The proposed amendments do not prevent officers from doing the minimum required under current state law, he said.
Pratheepan Gulasekaram, a law professor at Santa Clara University School of Law in California, is an expert on immigration law and how state and local immigration regulations interact with each other and federal law.
In an email, Gulasekaram said his understanding of the settlement and the guidance issued by Brnovich suggests that Arizona officers can’t be required to ascertain immigration status.

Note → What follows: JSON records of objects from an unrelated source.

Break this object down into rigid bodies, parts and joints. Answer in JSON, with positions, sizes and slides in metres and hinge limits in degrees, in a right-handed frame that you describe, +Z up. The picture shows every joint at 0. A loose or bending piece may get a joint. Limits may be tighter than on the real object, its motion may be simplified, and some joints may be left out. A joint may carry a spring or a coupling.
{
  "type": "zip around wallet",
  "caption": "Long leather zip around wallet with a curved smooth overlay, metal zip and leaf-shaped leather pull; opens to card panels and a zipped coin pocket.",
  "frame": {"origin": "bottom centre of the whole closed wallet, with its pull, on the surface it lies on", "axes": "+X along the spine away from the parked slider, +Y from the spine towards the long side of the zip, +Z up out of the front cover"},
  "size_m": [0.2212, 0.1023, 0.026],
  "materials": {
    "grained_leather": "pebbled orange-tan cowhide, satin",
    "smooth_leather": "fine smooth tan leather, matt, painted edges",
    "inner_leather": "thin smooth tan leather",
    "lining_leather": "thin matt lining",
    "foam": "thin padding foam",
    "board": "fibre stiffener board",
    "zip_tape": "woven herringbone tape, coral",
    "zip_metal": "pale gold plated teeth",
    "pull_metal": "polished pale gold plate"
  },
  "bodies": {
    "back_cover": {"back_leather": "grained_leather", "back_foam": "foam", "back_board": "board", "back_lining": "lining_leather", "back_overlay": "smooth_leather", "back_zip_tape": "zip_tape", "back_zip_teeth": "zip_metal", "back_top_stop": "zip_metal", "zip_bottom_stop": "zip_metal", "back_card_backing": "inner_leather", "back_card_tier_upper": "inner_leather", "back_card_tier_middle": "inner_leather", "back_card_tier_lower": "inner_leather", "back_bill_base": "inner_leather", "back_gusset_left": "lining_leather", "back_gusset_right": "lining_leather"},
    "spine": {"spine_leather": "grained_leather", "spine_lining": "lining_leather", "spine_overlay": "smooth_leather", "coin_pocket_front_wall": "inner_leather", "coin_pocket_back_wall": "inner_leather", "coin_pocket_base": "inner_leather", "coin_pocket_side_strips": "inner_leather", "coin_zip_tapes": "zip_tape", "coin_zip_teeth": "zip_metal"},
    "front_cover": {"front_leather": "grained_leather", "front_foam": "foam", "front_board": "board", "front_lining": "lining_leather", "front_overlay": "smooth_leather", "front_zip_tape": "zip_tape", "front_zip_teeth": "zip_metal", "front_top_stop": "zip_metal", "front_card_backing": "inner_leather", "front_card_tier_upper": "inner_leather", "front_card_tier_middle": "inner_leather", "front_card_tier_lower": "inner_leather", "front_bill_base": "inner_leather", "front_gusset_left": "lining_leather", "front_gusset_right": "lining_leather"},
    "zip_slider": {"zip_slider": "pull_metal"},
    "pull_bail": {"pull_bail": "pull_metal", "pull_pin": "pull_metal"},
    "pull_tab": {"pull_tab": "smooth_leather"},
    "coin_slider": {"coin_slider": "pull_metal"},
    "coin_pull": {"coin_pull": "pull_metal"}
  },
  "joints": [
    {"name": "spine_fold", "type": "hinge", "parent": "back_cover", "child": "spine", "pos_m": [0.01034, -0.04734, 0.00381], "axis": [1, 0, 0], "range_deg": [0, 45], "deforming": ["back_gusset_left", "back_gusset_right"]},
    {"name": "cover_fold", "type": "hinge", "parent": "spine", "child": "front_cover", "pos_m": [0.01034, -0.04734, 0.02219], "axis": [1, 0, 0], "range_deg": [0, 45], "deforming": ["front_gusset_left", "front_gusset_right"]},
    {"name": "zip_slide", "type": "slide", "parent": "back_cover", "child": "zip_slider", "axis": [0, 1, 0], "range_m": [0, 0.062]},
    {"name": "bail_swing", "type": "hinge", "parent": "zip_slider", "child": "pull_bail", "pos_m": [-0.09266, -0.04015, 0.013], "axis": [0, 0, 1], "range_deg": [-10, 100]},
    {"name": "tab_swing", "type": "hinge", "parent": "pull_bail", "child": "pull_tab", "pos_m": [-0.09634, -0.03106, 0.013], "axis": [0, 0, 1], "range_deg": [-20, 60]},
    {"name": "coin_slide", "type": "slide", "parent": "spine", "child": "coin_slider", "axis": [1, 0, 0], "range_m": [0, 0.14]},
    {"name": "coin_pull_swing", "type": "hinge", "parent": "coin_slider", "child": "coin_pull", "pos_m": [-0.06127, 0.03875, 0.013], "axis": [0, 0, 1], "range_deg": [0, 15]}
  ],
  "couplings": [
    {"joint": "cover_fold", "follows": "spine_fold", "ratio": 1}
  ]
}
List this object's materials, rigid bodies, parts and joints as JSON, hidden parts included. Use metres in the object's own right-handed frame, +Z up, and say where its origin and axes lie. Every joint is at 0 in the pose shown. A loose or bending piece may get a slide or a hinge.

Gulasekaram thinks Rankin’s argument against Section 17-82(d) of the Tucson Families Free and Together initiative centers on the interpretation that “the possibility or opportunity for asking about immigration status under certain, limited circumstances has to remain open and left to the discretion of the police officer.”
Therefore, any city ordinance that prevents that possibility or opportunity could then be seen as in direct conflict with Section 2(B) of SB 1070.
Gulasekaram wrote that an argument can be made that once Section 2(B) was made discretionary, a police department or city could issue an order to all of its officers to not ask about immigration status.
In determining whether there is a conflict between city code and what remains of SB 1070, he said, it will come down to how Brnovich interprets SB 1070.
Nuñez said, “Obviously, any legal guidance has to do with interpretation and if the attorney general weighs in on what he meant when he said what he said, and when they reached the agreement, obviously there will be some bearing there. However, you cannot down the road try to reinterpret what you’ve written several years ago in a settlement.
“If anything, this is going to end up in litigation, obviously. There is going to be a lawsuit and we’ll see what the courts decide.”